Before you travel internationally, research safety issues in the specific locations you will be visiting by consulting U.S. State Department Travel Advisories on those locations, and register your trip with the State Department so that they can better assist you in the case of emergencies.
In case of an emergency please follow your program specific emergency guidelines.
Other safety tips:
- At all times carry a cell phone with pre-programmed emergency numbers and/or an emergency contact card, with phone numbers for program leaders and local emergency resources. Research backup means of communication for areas in which cell service is unavailable.
- Learn and follow local traffic rules and practices and to avoid dangerous modes of transportation, including mopeds and sub-standard buses. Travel accidents, whether as a pedestrian or driver/passenger, are one of the main sources of injuries and fatalities on study abroad programs. See the Department of State’s Resource for road safety overseas.
- To reduce the risk of becoming the victim of a crime, including sexual harassment and assault, avoid areas known to have a high incidence of crime and do not walk or travel alone, especially at night.
- Avoid excessive use of alcohol, which is associated with an increased risk of becoming the victim of a crime or accident.
- Learn basic terms related to safety and emergencies in the host country language, such as “help” and “police.”
- If you are in an area in which Americans are viewed negatively or as prime targets for crime, as much as possible dress and behave like a local.
- Note that loss arising from participation in high-risk activities such as scuba/skin diving, sky diving, hang gliding, bungee jumping is not likely to be covered by insurance.
Health and accident insurance resources: GeoBlue Global Health Insurance, UC Traveler Insurance Coverage, Extended Overseas Travel Coverage, Gap Coverage for Domestic Insurance, and Trip Cancellation Coverage.
Staying healthy while abroad requires following many of the same good habits needed for staying healthy at home—with additional precautions depending on your location.

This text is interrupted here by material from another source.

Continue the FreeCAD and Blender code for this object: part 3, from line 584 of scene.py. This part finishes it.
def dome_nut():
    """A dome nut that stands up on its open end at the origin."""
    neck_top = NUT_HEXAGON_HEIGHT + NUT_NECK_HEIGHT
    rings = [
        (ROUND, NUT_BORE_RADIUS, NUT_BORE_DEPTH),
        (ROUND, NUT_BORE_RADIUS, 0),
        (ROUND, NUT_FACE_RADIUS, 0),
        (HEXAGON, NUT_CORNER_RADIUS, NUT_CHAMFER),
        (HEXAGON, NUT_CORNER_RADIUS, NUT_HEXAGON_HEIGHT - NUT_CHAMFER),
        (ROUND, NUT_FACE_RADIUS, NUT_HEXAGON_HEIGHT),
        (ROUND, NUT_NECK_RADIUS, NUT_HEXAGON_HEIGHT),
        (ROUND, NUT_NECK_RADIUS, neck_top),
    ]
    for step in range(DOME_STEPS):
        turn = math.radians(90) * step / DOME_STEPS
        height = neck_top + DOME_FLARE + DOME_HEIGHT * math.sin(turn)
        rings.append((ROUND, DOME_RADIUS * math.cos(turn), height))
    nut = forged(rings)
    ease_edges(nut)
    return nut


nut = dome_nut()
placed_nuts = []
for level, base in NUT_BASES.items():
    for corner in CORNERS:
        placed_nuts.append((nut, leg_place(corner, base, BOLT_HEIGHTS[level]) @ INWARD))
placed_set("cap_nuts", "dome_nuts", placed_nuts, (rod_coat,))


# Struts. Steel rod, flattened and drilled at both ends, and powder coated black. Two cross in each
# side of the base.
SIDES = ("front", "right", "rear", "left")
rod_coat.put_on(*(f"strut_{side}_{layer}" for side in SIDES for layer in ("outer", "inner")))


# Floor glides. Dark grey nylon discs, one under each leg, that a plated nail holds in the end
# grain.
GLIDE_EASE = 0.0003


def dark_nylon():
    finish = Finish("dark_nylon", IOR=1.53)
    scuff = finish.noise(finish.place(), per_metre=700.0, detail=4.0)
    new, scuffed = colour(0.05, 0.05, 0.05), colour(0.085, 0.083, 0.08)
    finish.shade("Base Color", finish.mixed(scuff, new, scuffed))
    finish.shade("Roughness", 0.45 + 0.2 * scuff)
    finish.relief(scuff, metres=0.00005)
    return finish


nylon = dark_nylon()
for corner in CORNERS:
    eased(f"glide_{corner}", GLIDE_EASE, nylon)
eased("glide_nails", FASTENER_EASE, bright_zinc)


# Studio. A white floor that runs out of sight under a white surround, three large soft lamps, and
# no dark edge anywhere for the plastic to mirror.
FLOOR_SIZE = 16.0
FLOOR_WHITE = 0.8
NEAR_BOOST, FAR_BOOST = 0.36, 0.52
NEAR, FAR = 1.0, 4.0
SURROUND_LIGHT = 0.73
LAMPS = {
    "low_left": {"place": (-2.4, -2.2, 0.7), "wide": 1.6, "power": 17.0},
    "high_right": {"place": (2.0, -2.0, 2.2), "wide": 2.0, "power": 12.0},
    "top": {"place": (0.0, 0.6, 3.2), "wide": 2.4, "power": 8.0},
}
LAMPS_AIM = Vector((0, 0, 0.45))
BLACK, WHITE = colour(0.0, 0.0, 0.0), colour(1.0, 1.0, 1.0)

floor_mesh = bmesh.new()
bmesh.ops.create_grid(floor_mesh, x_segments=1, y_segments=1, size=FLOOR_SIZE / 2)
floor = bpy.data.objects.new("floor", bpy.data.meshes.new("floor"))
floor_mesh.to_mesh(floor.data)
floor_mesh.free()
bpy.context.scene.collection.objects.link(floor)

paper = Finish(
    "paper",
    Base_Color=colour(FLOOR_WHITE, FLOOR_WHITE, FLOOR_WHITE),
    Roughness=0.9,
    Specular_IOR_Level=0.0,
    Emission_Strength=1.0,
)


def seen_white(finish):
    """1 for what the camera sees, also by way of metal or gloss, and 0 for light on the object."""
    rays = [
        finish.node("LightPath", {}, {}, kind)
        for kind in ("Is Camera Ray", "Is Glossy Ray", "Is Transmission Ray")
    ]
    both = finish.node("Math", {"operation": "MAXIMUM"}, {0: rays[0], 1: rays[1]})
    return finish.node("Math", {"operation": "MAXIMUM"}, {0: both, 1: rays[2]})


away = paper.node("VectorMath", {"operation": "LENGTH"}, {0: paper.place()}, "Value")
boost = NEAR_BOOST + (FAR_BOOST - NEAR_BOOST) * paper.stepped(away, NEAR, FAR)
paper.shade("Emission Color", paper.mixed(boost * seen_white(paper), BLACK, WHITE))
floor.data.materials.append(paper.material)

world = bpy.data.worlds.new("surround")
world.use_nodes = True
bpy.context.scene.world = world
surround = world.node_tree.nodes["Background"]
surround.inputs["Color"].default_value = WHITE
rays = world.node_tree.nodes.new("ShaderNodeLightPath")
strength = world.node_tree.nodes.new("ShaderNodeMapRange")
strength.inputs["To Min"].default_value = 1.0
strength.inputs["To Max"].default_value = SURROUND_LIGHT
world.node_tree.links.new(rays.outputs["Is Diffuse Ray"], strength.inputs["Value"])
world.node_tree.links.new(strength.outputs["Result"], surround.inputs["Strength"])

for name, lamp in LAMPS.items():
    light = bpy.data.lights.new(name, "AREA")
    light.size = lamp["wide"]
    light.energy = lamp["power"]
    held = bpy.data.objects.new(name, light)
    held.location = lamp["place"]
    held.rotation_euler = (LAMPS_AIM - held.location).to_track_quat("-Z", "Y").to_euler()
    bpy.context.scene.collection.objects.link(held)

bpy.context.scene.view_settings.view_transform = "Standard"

Some countries have specific vaccination/immunization requirements that need to be fulfilled before departure. There may also be vaccinations that are recommended rather than required—sometimes based on the areas in the country you will be visiting.
If you are sexually active while abroad, please be aware that laws, cultural norms and risks related to sexual activity may vary widely, and it is important, to consider the context of your individual situation and assume a greater degree of caution.
Alcohol abuse and intoxication are a leading cause of injury and disruption on study abroad programs. The abuse of alcohol is often tied to becoming a victim of a violent crime or accident.
Living in a new culture can be exhilarating, rewarding, and stimulating. It can also be disorienting, frustrating and depressing. Such distress or “culture shock” is due to the twofold challenge of being in a new environment with unfamiliar customs, language, etc., and being away from home.
Travel to any part of the world, including within the United States, includes risk of natural disaster, terrorism, severe weather, criminal activity, disease, accident and injury.